Romshoo states that the fragile Jhelum embankments were permeable at some places along the Jhelum and as a result floodwaters leaked through them. “This may actually have aided the breach and collapse of these embankments as observed at 22 places from Pampore down to Chathabal in Srinagar city (See Table), and 16 of them were observed in and around Srinagar city only,” it states.
The study states that the traditional practices of the “deliberate breach” of the Jhelum at Kandizal before it enters Srinagar city and the opening up of the floodgates to divert the Jhelum waters to Dal lake to reduce the flood discharge entering the Jhelum in the city were not followed this time, leading to submergence of the city.
Elaborating, the study states that based on the past experience and 2014 flood scenario, “a deliberate breach of the Jhelum at Kandizal in time before it naturally breached would have substantially reduced the magnitude of inundation levels in the city as large amount of floodwaters would have been diverted to the traditional floodplain basin in that area, thereby appreciably reducing the discharge of the Jhelum waters entering Srinagar city.”
However, the study maintains that the decision about not opening the floodgates meant for diverting the Jhelum floodwaters to Dal lake—when the river was overflowing its banks—may have had a positive impact on the flood situation in certain parts of the city. “In fact, this saved several areas in the city from getting inundated,” it states.
The study states that “releasing of the Jhelum floodwaters ahead of Srinagar at Sonawari well in time before the city got inundated would have saved several areas in the city from getting flooded.”
“It is imperative that such important decisions are based on thorough understanding, derived from simulated scenarios, about various aspects of regulating these hydraulic structures during floods and cannot be taken on the spur of the moment as was done in this case,” it states.
The study states that the presence of the railway line aligned through the floodplains might have made a difference in the observed inundation levels and patterns during the flooding.
“The Railway line might be responsible for the higher levels of the inundation observed in some areas of Jhelum floodplains around Srinagar city. The presence of this prominent physical barrier in the midst of the floodplains restricted the spread of the floodwaters in certain areas of the floodplain, thereby increasing the inundation levels in Srinagar city. A few of the traditionally flood-hit areas in the Jhelum floodplains did not receive the floodwaters this time probably because of the presence of the railway embankment all along the floodplain,” the study states.

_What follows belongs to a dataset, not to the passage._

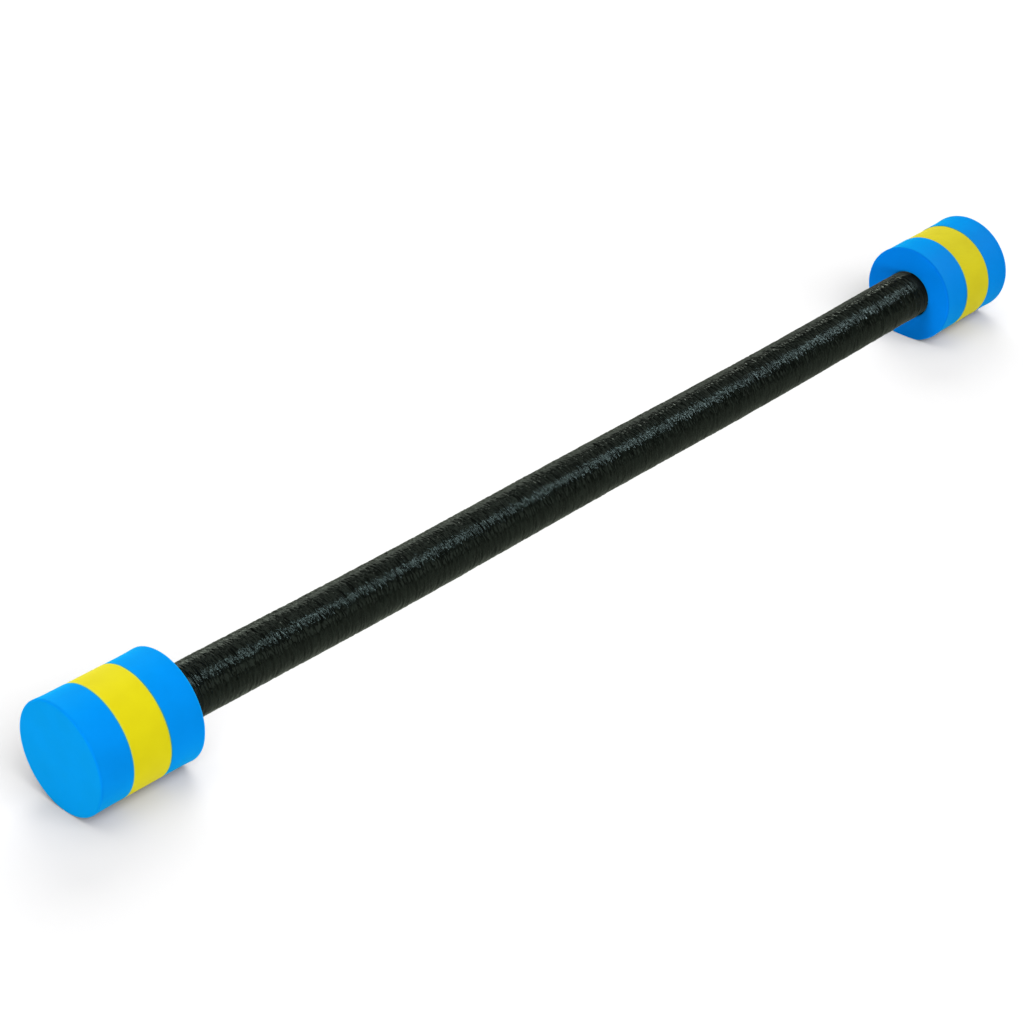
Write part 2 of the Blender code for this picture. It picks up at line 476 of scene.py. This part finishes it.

However it states this needs to be further researched to quantify the impacts of the prominent railway embankment on 2014 flooding to initiate any corrective measures in future.
“Despite several warnings and clear indications of the impending flood disaster, the successive state governments have failed to design and develop the necessary flood control infrastructure in Kashmir valley that could enhance the resilience of the vulnerable sections of the society in the flood-prone areas and reduce their risk to extreme flood disaster,” it states.
Romshoo said the “dilapidated flood control infrastructure, shrinking of most of the wetlands, deforestation, urbanization of floodplains and siltation of the watercourses in Kashmir valley has degraded the ability of our environment to absorb the excess rainwater.”
“This has increased the vulnerability of the Jhelum basin to flooding which is manifest in the frequent flashfloods and water logging observed in the floodplains of Jhelum including the Central Business District of Srinagar after just a few centimeters of rainfall,” he said.
The study recommends increasing carrying capacity of Jhelum and strengthening of its embankments.
“There is an urgent need to start, on priority, a massive dredging of the flood spill channel to restore its original capacity of 17,000 cusecs and to immediately initiate the measures for the construction of the second flood channel of about 25,000 cusecs capacity from South Kashmir to Wullar to ameliorate the flood situation Srinagar in the eventuality of another large flood,” it recommends.